- Born: Esther Driver du Pont January 21, 1908 Wilmington, Delaware, US
- Died: March 24, 1984 (aged 76) Jupiter Island, Florida, US
- Occupation(s): Philanthropist Racehorse owner/breeder
- Spouse(s): Campbell Weir ​(m. 1928⁠–⁠1939)​ John R.H. Thouron ​ ​(m. 1953⁠–⁠1984)​
- Parents: Lammot du Pont II (father); Natalie Driver Wilson (mother);

= Esther D. du Pont =

American horse breeder & philanthropist (1908-1984)

Esther Driver du Pont, Lady Thouron (January 21, 1908 – March 24, 1984) was an American horse breeder and philanthropist who created the Thouron Award with her husband, Sir John R.H. Thouron KBE.

==Biography==
Born in Wilmington, Delaware, she was a member of the wealthy Du Pont family, one of eight children born to Lammot du Pont II and Natalie Driver Wilson.

From 1928 to 1939, she was married to Campbell Weir. In 1953, she married for a second time to John Rupert Hunt Thouron, a native of Cookham in Berkshire, England. In 1960, they established the Thouron Scholars Program of student exchanges between the University of Pennsylvania and leading universities in the United Kingdom. In 1967, she received an Honorary Doctorate in Humane Letters from the University of Pennsylvania in recognition of her work.

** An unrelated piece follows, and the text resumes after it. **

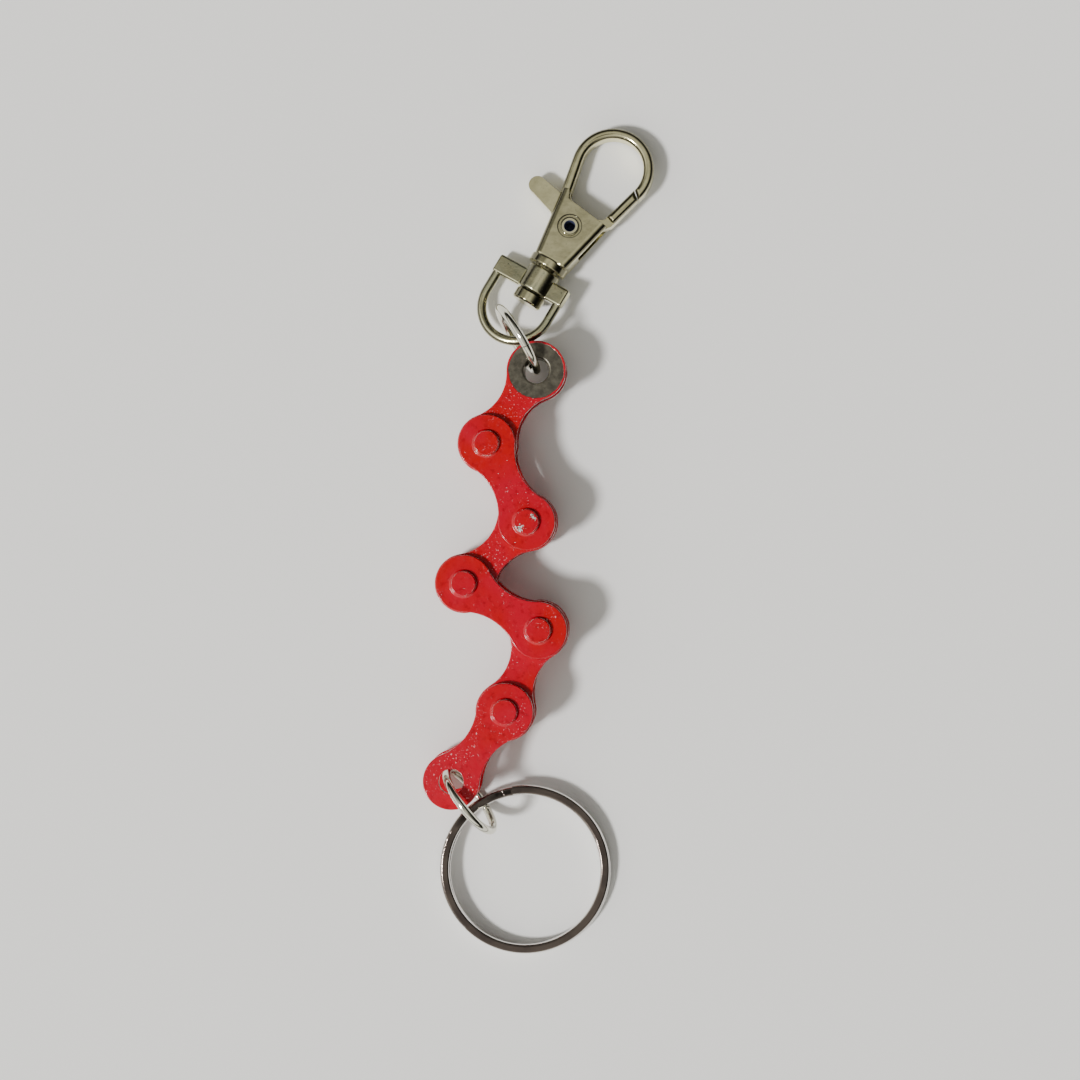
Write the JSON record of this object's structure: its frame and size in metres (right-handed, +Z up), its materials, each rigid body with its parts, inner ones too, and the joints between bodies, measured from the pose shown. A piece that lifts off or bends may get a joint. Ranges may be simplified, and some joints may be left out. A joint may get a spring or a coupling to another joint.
{
  "type": "chain key ring with swivel snap hook",
  "caption": "Key ring made of a short zigzag of red half-inch roller chain, with a nickel swivel snap hook at one end and a split ring at the other.",
  "frame": {"origin": "centre of the bounding box, on the table under the part", "axes": "+Y from the split ring to the snap hook, +Z up out of the table, +X to the right"},
  "size_m": [0.0332, 0.1214, 0.0117],
  "materials": {
    "nickel": "polished nickel plate over die-cast zinc and steel wire",
    "red_paint": "glossy red lacquer over steel, chipped at the edges",
    "roller_steel": "dark oiled steel with red overspray",
    "spring_steel": "bright spring wire"
  },
  "bodies": {
    "snap_hook": {"hook_body": "nickel", "gate_rivet": "nickel"},
    "gate": {"gate_lever": "nickel", "gate_spring": "spring_steel"},
    "bow": {"swivel_bow": "nickel"},
    "top_ring": {"top_jump_ring": "nickel"},
    "inner_link_1": {"inner_plate_1_top": "red_paint", "inner_plate_1_bottom": "red_paint"},
    "outer_link_1": {"outer_plate_1_top": "red_paint", "outer_plate_1_bottom": "red_paint", "pin_1": "red_paint", "pin_2": "red_paint"},
    "inner_link_2": {"inner_plate_2_top": "red_paint", "inner_plate_2_bottom": "red_paint"},
    "outer_link_2": {"outer_plate_2_top": "red_paint", "outer_plate_2_bottom": "red_paint", "pin_3": "red_paint", "pin_4": "red_paint"},
    "inner_link_3": {"inner_plate_3_top": "red_paint", "inner_plate_3_bottom": "red_paint"},
    "outer_link_3": {"outer_plate_3_top": "red_paint", "outer_plate_3_bottom": "red_paint", "pin_5": "red_paint"},
    "bottom_ring": {"bottom_jump_ring": "nickel"},
    "key_ring": {"split_ring": "nickel"},
    "roller_0_body": {"roller_0": "roller_steel"},
    "roller_1_body": {"roller_1": "roller_steel"},
    "roller_2_body": {"roller_2": "roller_steel"},
    "roller_3_body": {"roller_3": "roller_steel"},
    "roller_4_body": {"roller_4": "roller_steel"},
    "roller_5_body": {"roller_5": "roller_steel"}
  },
  "joints": [
    {"name": "gate_pivot", "type": "hinge", "parent": "snap_hook", "child": "gate", "pos_m": [0.00442, 0.046, 0.00261], "axis": [-0.0302, 0.0851, 0.9959], "range_deg": [0, 26], "stiffness_Nm_per_rad": 0.01, "springref_deg": -20.05, "deforming": ["gate_spring"]},
    {"name": "swivel", "type": "hinge", "parent": "snap_hook", "child": "bow", "pos_m": [0.00005, 0.03872, 0.0031], "axis": [0.5142, 0.8557, -0.0576], "continuous": true},
    {"name": "top_ring_swing", "type": "hinge", "parent": "bow", "child": "top_ring", "pos_m": [-0.00344, 0.02962, 0.00408], "axis": [0.9839, 0.0358, 0.175], "range_deg": [-45, 60]},
    {"name": "chain_end_swing", "type": "hinge", "parent": "top_ring", "child": "inner_link_1", "pos_m": [-0.00033, 0.02487, 0.0055], "axis": [0, 0, 1], "range_deg": [-40, 100]},
    {"name": "link_pivot_1", "type": "hinge", "parent": "inner_link_1", "child": "outer_link_1", "pos_m": [-0.00743, 0.01434, 0.0055], "axis": [0, 0, 1], "range_deg": [-150, 60]},
    {"name": "link_pivot_2", "type": "hinge", "parent": "outer_link_1", "child": "inner_link_2", "pos_m": [-0.00167, 0.00303, 0.0055], "axis": [0, 0, -1], "range_deg": [-130, 60]},
    {"name": "link_pivot_3", "type": "hinge", "parent": "inner_link_2", "child": "outer_link_2", "pos_m": [-0.01073, -0.00587, 0.0055], "axis": [0, 0, 1], "range_deg": [-150, 30]},
    {"name": "link_pivot_4", "type": "hinge", "parent": "outer_link_2", "child": "inner_link_3", "pos_m": [0.00005, -0.0126, 0.0055], "axis": [0, 0, -1], "range_deg": [-150, 50]},
    {"name": "link_pivot_5", "type": "hinge", "parent": "inner_link_3", "child": "outer_link_3", "pos_m": [-0.00481, -0.02434, 0.0055], "axis": [0, 0, 1], "range_deg": [-105, 105]},
    {"name": "bottom_ring_swing", "type": "hinge", "parent": "outer_link_3", "child": "bottom_ring", "pos_m": [-0.01255, -0.03441, 0.0055], "axis": [0, 0, -1], "range_deg": [-35, 80]},
    {"name": "split_ring_swing", "type": "hinge", "parent": "bottom_ring", "child": "key_ring", "pos_m": [-0.00931, -0.03895, 0.00231], "axis": [-0.7934, -0.6088, -0.001], "range_deg": [-75, 50]},
    {"name": "roller_spin_0", "type": "hinge", "parent": "inner_link_1", "child": "roller_0_body", "pos_m": [-0.00033, 0.02487, 0.0055], "axis": [0, 0, 1], "continuous": true},
    {"name": "roller_spin_1", "type": "hinge", "parent": "inner_link_1", "child": "roller_1_body", "pos_m": [-0.00743, 0.01434, 0.0055], "axis": [0, 0, 1], "continuous": true},
    {"name": "roller_spin_2", "type": "hinge", "parent": "inner_link_2", "child": "roller_2_body", "pos_m": [-0.00167, 0.00303, 0.0055], "axis": [0, 0, 1], "continuous": true},
    {"name": "roller_spin_3", "type": "hinge", "parent": "inner_link_2", "child": "roller_3_body", "pos_m": [-0.01073, -0.00587, 0.0055], "axis": [0, 0, 1], "continuous": true},
    {"name": "roller_spin_4", "type": "hinge", "parent": "inner_link_3", "child": "roller_4_body", "pos_m": [0.00005, -0.0126, 0.0055], "axis": [0, 0, 1], "continuous": true},
    {"name": "roller_spin_5", "type": "hinge", "parent": "inner_link_3", "child": "roller_5_body", "pos_m": [-0.00481, -0.02434, 0.0055], "axis": [0, 0, 1], "continuous": true}
  ]
}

===Thoroughbred horse racing===
Esther du Pont and her husband owned a large estate near Unionville, Chester County, Pennsylvania they called "Doe Run." Like other du Pont family members such as William duPont, Jr., Allaire du Pont, Marion duPont Scott, Jane du Pont Lunger, and Alice du Pont Mills, Esther du Pont too became a fan of thoroughbred horse racing. She bred and raced a number of horses for both flat racing and steeplechase events. In 1944, her horse Burma Road won the most prestigious steeplechase race in the United States, the American Grand National and in flat racing, her colt Royal Vale won the 1953 Massachusetts Handicap.

Esther du Pont Thouron helped build the clinic and hospital at the University of Pennsylvania School of Veterinary Medicine's New Bolton Center. In 1966, her contribution to the industry was recognized by the Thoroughbred Owners and Breeders Association who awarded her its Lady's Sportsmanship Award.

===Death===
Esther du Pont Thouron died at her winter home in Florida on March 24, 1984, at age 76.